* Exercise brief *
Compile every line that includes the word "from".

* Recorded information *
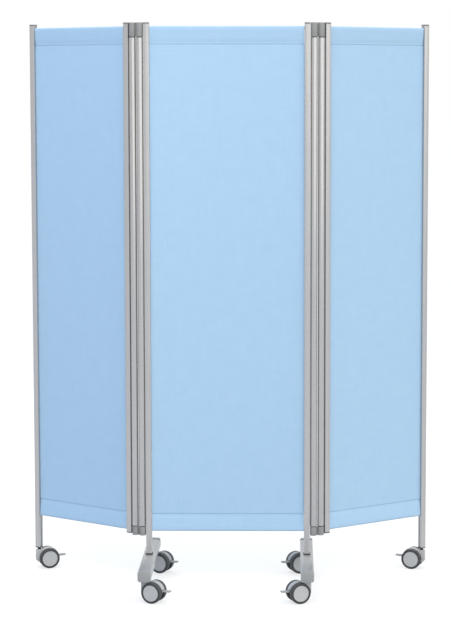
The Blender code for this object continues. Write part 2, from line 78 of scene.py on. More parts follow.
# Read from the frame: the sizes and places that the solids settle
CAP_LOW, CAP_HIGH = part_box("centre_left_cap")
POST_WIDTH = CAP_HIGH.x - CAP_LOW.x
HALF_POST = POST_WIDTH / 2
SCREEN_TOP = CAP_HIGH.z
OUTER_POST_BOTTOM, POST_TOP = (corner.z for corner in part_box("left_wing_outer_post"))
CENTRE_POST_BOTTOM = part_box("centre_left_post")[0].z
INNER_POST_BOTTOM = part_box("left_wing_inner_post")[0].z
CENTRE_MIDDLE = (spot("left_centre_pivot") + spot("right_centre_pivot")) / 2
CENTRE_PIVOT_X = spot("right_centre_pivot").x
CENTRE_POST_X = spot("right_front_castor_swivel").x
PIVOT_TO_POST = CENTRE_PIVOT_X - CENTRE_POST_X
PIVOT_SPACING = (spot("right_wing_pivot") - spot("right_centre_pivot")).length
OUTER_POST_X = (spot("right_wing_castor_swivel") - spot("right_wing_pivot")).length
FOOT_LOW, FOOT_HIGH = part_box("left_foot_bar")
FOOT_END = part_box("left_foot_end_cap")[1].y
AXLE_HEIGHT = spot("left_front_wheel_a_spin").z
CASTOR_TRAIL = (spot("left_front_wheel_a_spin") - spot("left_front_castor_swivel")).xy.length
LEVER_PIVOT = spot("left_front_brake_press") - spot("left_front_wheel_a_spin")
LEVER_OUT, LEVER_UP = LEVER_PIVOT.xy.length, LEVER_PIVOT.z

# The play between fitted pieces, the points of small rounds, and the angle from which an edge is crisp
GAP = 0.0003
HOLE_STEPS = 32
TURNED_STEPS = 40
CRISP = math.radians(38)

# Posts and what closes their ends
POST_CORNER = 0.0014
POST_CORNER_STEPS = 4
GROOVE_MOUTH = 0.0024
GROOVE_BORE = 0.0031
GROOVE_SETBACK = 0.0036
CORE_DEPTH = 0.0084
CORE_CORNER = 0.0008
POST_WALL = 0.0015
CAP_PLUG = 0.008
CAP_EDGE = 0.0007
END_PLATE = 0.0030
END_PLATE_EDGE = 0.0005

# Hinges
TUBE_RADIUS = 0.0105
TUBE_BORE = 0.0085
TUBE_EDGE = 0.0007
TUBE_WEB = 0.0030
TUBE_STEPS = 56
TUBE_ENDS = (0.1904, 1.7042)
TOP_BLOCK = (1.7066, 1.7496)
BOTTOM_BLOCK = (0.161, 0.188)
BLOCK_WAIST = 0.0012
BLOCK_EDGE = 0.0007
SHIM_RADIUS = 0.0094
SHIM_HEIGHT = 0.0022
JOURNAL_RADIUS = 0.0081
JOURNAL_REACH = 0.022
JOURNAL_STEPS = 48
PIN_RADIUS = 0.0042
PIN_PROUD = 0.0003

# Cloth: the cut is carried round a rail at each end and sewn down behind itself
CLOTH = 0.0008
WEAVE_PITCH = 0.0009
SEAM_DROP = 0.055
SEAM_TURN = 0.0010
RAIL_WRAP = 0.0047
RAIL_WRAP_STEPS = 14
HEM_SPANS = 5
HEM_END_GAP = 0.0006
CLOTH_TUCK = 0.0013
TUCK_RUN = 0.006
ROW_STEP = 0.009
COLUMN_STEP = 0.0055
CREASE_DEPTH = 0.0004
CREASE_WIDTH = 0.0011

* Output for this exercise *
The Blender code for this object continues. Write part 2, from line 78 of scene.py on. More parts follow.
# Read from the frame: the sizes and places that the solids settle
# The play between fitted pieces, the points of small rounds, and the angle from which an edge is crisp